以下是 Jumpstart deepseek-llm-r1-distill-qwen-1-5b模型部署的範例。根據上述步驟中選取的模型建立類似的部署 yaml 檔案。


cat << EOF > jumpstart_model.yaml
---
apiVersion: inference.sagemaker.aws.amazon.com/v1alpha1
kind: JumpStartModel
metadata:
  name: $SAGEMAKER_ENDPOINT_NAME
  namespace: $CLUSTER_NAMESPACE 
spec:
  sageMakerEndpoint:
    name: $SAGEMAKER_ENDPOINT_NAME
  model:
    modelHubName: SageMakerPublicHub
    modelId: $MODEL_ID
    modelVersion: $MODEL_VERSION
  server:
    instanceType: $INSTANCE_TYPE
  metrics:
    enabled: true
  environmentVariables:
    - name: SAMPLE_ENV_VAR
      value: "sample_value"
  maxDeployTimeInSeconds: 1800
  autoScalingSpec:
    cloudWatchTrigger:
      name: "SageMaker-Invocations"
      namespace: "AWS/SageMaker"
      useCachedMetrics: false
      metricName: "Invocations"
      targetValue: 10
      minValue: 0.0
      metricCollectionPeriod: 30
      metricStat: "Sum"
      metricType: "Average"
      dimensions:
        - name: "EndpointName"
          value: "$SAGEMAKER_ENDPOINT_NAME"
        - name: "VariantName"
          value: "AllTraffic"
EOF

部署模型

更新您的 kubernetes 組態並部署模型

設定 kubectl 以連線至由 Amazon EKS 協調的 HyperPod 叢集。

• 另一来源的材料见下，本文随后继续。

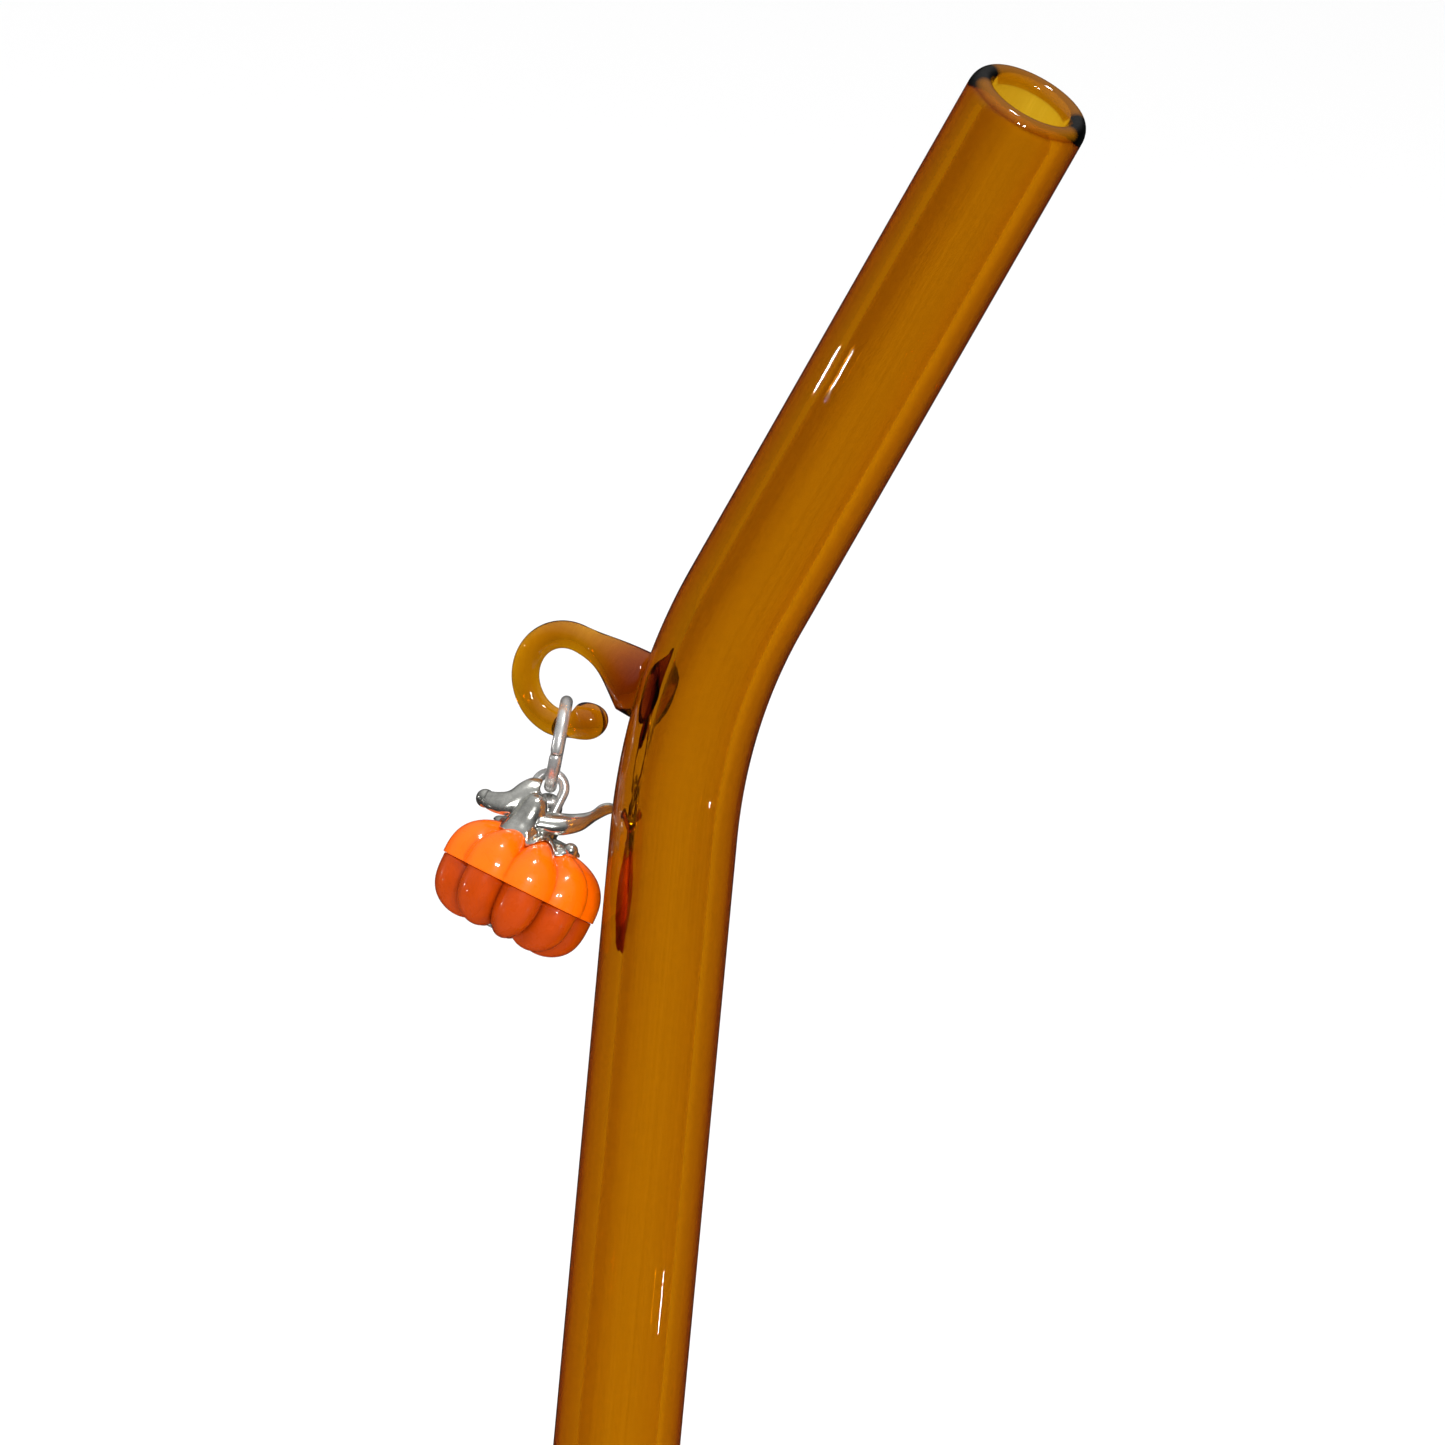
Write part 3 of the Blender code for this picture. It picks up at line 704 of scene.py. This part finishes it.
def half_skin(grooves, radius, half_height, power, hollow, steps):
    """Rings of (direction, distance from the axis, height) from the seam to the hole for the pin."""
    count = RIBS * 24
    angles = [FIRST_GROOVE + 2 * pi * i / count for i in range(count)]
    hole = EYE_WIRE_R + PIN_GAP
    rings = []
    for k in range(steps + 1):
        tilt = SKIN_END * (k / steps) ** SKIN_SPREAD
        ring = []
        for angle in angles:
            share = groove_share(angle)
            rho = max((radius - grooves[0] * share) * cos(tilt) ** (2 / power), hole)
            fall = grooves[1] * share * groove_fade(rho)
            height = (half_height - fall) * sin(tilt) ** (2 / power) - dimple(rho, hollow)
            ring.append((angle, rho, max(height, 0)))
        rings.append(ring)
    pole = half_height - dimple(hole, hollow)
    rings.append([(angle, hole, pole) for angle in angles])
    return rings


def make_half(name, finish, grooves, step_in, power, hollow, facing, cad_node):
    radius = PUMPKIN_R - step_in
    outer = half_skin(grooves, radius, PUMPKIN_HALF_H, power, hollow, 40)
    inner = half_skin(grooves, radius - SHELL_WALL, PUMPKIN_HALF_H - SHELL_WALL, power, hollow, 12)
    edge = [(angle, rho - SEAM_LIP, 0.0) for angle, rho, _ in outer[0]]
    outer[0] = [(angle, rho, SEAM_LIP * 0.9) for angle, rho, _ in outer[0]]
    rings = []
    for ring in [edge] + outer + list(reversed(inner)):
        rings.append([
            Vector((rho * cos(angle), rho * sin(angle), facing * (rise + SEAM_HALF)))
            for angle, rho, rise in ring
        ])
    bm = bmesh.new()
    loft(bm, rings, join_ends=True)
    half = write_object(name, bm, pumpkin_matrix())
    half.data.set_sharp_from_angle(angle=radians(40))
    finish_charm(half, finish, "orange_enamel", cad_node)


# ------------------------------------------------------- eye pin and leaf cap


def make_eye_pin(finish):
    """One wire: the head under the pumpkin, the shank through it and the loop on top."""
    up = Vector((0, 0, 1))
    top = -PUMPKIN_HALF_H + dimple(HEAD_R, LOWER_DIMPLE) + HEAD_TOP
    stations = [(Vector((0, 0, top + z)), up, radius) for z, radius in PIN_HEAD]
    eye_height = CHARM_DROP + RING_WIRE_R + EYE_PLAY - (EYE_R - EYE_WIRE_R)
    steps = 72
    for i in range(steps + 1):
        angle = EYE_TURN * i / steps
        centre = Vector((-EYE_R + EYE_R * cos(angle), 0, eye_height + EYE_R * sin(angle)))
        radius = drawn_in(EYE_WIRE_R, steps - i, (0.6, 0.9))
        stations.append((centre, Vector((-sin(angle), 0, cos(angle))), radius))
    bm = bmesh.new()
    sweep(bm, stations, Vector((0, 1, 0)), 28)
    finish_charm(write_object("eye_wire", bm, pumpkin_matrix()), finish, "silver", "eye_pin")


def add_ball(bm, centre, radius):
    made = bmesh.ops.create_uvsphere(bm, u_segments=32, v_segments=20, radius=radius)
    bmesh.ops.translate(bm, verts=made["verts"], vec=centre)


def add_skirt(bm):
    """The wavy calyx that follows the pumpkin's top, thin at its lobed edge."""
    lower, upper = [], []
    for share in SKIRT_SHARES:
        low, high = [], []
        for i in range(SKIRT_SIDES):
            angle = 2 * pi * i / SKIRT_SIDES
            lobe = cos(RIBS * (angle - FIRST_LOBE))
            left = max(cos(angle - SKIRT_LEFT), 0) ** 2
            rho = share * (SKIRT_R - SKIRT_SHORT * left + SKIRT_LOBE * lobe * (1 - SKIRT_CALM * left))
            across, back = rho * cos(angle) - SKIRT_SHIFT, rho * sin(angle)
            base = height_on_top(hypot(across, back), atan2(back, across)) + SKIRT_LIFT
            thick = SKIRT_THICK[0] + SKIRT_THICK[1] * (1 - share) ** 1.2
            if share > 0.97:
                thick *= 0.75 if share < 1 else 0.4
            low.append(Vector((across, back, base)))
            high.append(Vector((across, back, base + thick)))
        lower.append(low)
        upper.append(high)
    loft(bm, lower + list(reversed(upper)), caps=True)


def add_leaf(bm, upper, lower, depth):
    """A fat leaf between an upper and a lower curve, with the given half thickness at its start and end."""
    upper, lower = [Vector(row) for row in upper], [Vector(row) for row in lower]
    steps, sides = 40, 28
    rings = []
    for i in range(steps + 1):
        t = i / steps
        top, bottom = along(upper, t), along(lower, t)
        half = (top - bottom) / 2
        out = Vector((0, mixed(*depth, t), 0))
        turns = [2 * pi * j / sides for j in range(sides)]
        rings.append([(top + bottom) / 2 + cos(a) * half + sin(a) * out for a in turns])
    loft(bm, rings, caps=True)


def add_stem(bm):
    """The cut stalk, a smooth tapering dome on a spreading root."""
    rings = []
    for height, radius in STEM_PROFILE:
        centre = Vector((STEM_PLACE[0] - STEM_SLOPE * (STEM_TOP - height), STEM_PLACE[1], height))
        rings.append(circle(centre, Vector((1, 0, 0)), Vector((0, 1, 0)), radius, 40))
    loft(bm, rings, caps=True)


def cap_parts():
    builders = [(add_skirt,), (add_stem,), (add_leaf, *LEFT_LEAF), (add_leaf, *RIGHT_LEAF)]
    builders += [(add_ball, *knob) for knob in KNOBS]
    parts = []
    for add, *sizes in builders:
        bm = bmesh.new()
        add(bm, *sizes)
        parts.append(bm)
    return parts


def make_cap(finish):
    """The cast leaf cap: its parts melted into one skin."""
    whole = bmesh.new()
    for bm in cap_parts():
        bmesh.ops.recalc_face_normals(bm, faces=bm.faces)
        temporary = bpy.data.meshes.new("part")
        bm.to_mesh(temporary)
        bm.free()
        whole.from_mesh(temporary)
        bpy.data.meshes.remove(temporary)
    mesh = bpy.data.meshes.new("cap")
    whole.to_mesh(mesh)
    whole.free()
    cap = new_object("cast_leaf_cap", mesh)
    melt = cap.modifiers.new("melt", "REMESH")
    melt.mode = "VOXEL"
    melt.voxel_size = MELT_STEP
    ease = cap.modifiers.new("ease", "SMOOTH")
    ease.factor = 0.5
    ease.iterations = 5
    bake_modifiers(cap)
    cap.data.transform(pumpkin_matrix() @ Matrix.Scale(MM, 4))
    finish_charm(cap, finish, "silver", "leaf_cap")


# ------------------------------------------------------ camera, floor, light


def view_axes():
    """The camera's right, up and back in the world."""
    right = Vector((cos(VIEW_TURN), sin(VIEW_TURN), 0))
    back = Vector((sin(VIEW_TURN) * cos(VIEW_RISE), -cos(VIEW_TURN) * cos(VIEW_RISE), sin(VIEW_RISE)))
    up = back.cross(right)
    tilted = right * cos(VIEW_ROLL) + up * sin(VIEW_ROLL)
    return tilted, up * cos(VIEW_ROLL) - right * sin(VIEW_ROLL), back


def add_camera():
    right, up, back = view_axes()
    aim = Vector((0, 0, LOWER_LEG)) + AIM[0] * right + AIM[1] * up
    place = (aim + VIEW_DISTANCE * back) * MM
    data = bpy.data.cameras.new("camera")
    data.sensor_width = SENSOR
    data.lens = SENSOR * VIEW_DISTANCE / VIEW_WIDTH
    data.clip_start = 0.01
    camera = new_object("camera", data)
    camera.matrix_world = Matrix.Translation(place) @ Matrix((right, up, back)).transposed().to_4x4()
    bpy.context.scene.camera = camera


def add_floor():
    bm = bmesh.new()
    bmesh.ops.create_grid(bm, x_segments=1, y_segments=1, size=FLOOR_HALF)
    floor = write_object("floor", bm)
    floor.location.z = -FLOOR_DROP
    made, _, shader = new_material("floor")
    shader.inputs["Base Color"].default_value = (0.9, 0.9, 0.9, 1)
    shader.inputs["Roughness"].default_value = 0.9
    shader.inputs["Specular IOR Level"].default_value = 0.1
    floor.data.materials.append(made)
    floor.visible_glossy = False


def add_light(name, toward, distance, size, power):
    """An area light in the given direction from the hook, as the camera sees it, facing the hook."""
    right, up, back = view_axes()
    way = (toward[0] * right + toward[1] * up + toward[2] * back).normalized()
    data = bpy.data.lights.new(name, "AREA")
    data.energy = power
    data.size = size
    light = new_object(name, data)
    light.location = Vector((0, 0, LOWER_LEG * MM)) + way * distance
    light.rotation_euler = way.to_track_quat("Z", "Y").to_euler()


def add_world():
    """Pale surroundings, which shiny surfaces reflect as a dimmer room."""
    world = bpy.data.worlds.new("surroundings")
    bpy.context.scene.world = world
    world.use_nodes = True
    tree = world.node_tree
    link = tree.links.new
    pale = tree.nodes["Background"]
    pale.inputs["Color"].default_value = (1, 1, 1, 1)
    pale.inputs["Strength"].default_value = 1.0
    room = tree.nodes.new("ShaderNodeBackground")
    split = tree.nodes.new("ShaderNodeSeparateXYZ")
    link(tree.nodes.new("ShaderNodeTexCoord").outputs["Generated"], split.inputs["Vector"])
    link(ramp(tree, split.outputs["Z"], ROOM), room.inputs["Color"])
    mix = tree.nodes.new("ShaderNodeMixShader")
    rays = tree.nodes.new("ShaderNodeLightPath")
    mirrored = tree.nodes.new("ShaderNodeMath")
    mirrored.operation = "SUBTRACT"
    mirrored.use_clamp = True
    link(rays.outputs["Is Glossy Ray"], mirrored.inputs[0])
    link(rays.outputs["Is Transmission Ray"], mirrored.inputs[1])
    link(mirrored.outputs["Value"], mix.inputs["Fac"])
    link(pale.outputs["Background"], mix.inputs[1])
    link(room.outputs["Background"], mix.inputs[2])
    link(mix.outputs["Shader"], tree.nodes["World Output"].inputs["Surface"])


def main():
    bpy.context.scene.view_settings.view_transform = "Standard"
    make_glass()
    silver = silver_material("silver", *WIRE_SILVER)
    make_ring(silver)
    make_eye_pin(silver)
    make_cap(silver_material("cast_silver", *CAST_SILVER))
    make_half(
        "upper_enamel", enamel_material("orange_enamel", *UPPER_ENAMEL),
        UPPER_GROOVES, 0.0, UPPER_POWER, UPPER_DIMPLE, 1, "pumpkin_upper_shell",
    )
    # the lower half gets a darker copy of the enamel as painted shade
    make_half(
        "lower_enamel", enamel_material("orange_enamel_painted_shade", *LOWER_ENAMEL_SHADED),
        LOWER_GROOVES, SEAM_STEP, LOWER_POWER, LOWER_DIMPLE, -1, "pumpkin_lower_shell",
    )
    add_camera()
    add_floor()
    add_world()
    for light in LIGHTS:
        add_light(*light)


main()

export EKS_CLUSTER_NAME=$(aws --region $REGION sagemaker describe-cluster --cluster-name $HYPERPOD_CLUSTER_NAME \
  --query 'Orchestrator.Eks.ClusterArn' --output text | \
  cut -d'/' -f2)
aws eks update-kubeconfig --name $EKS_CLUSTER_NAME --region $REGION

部署您的 JumpStart 模型。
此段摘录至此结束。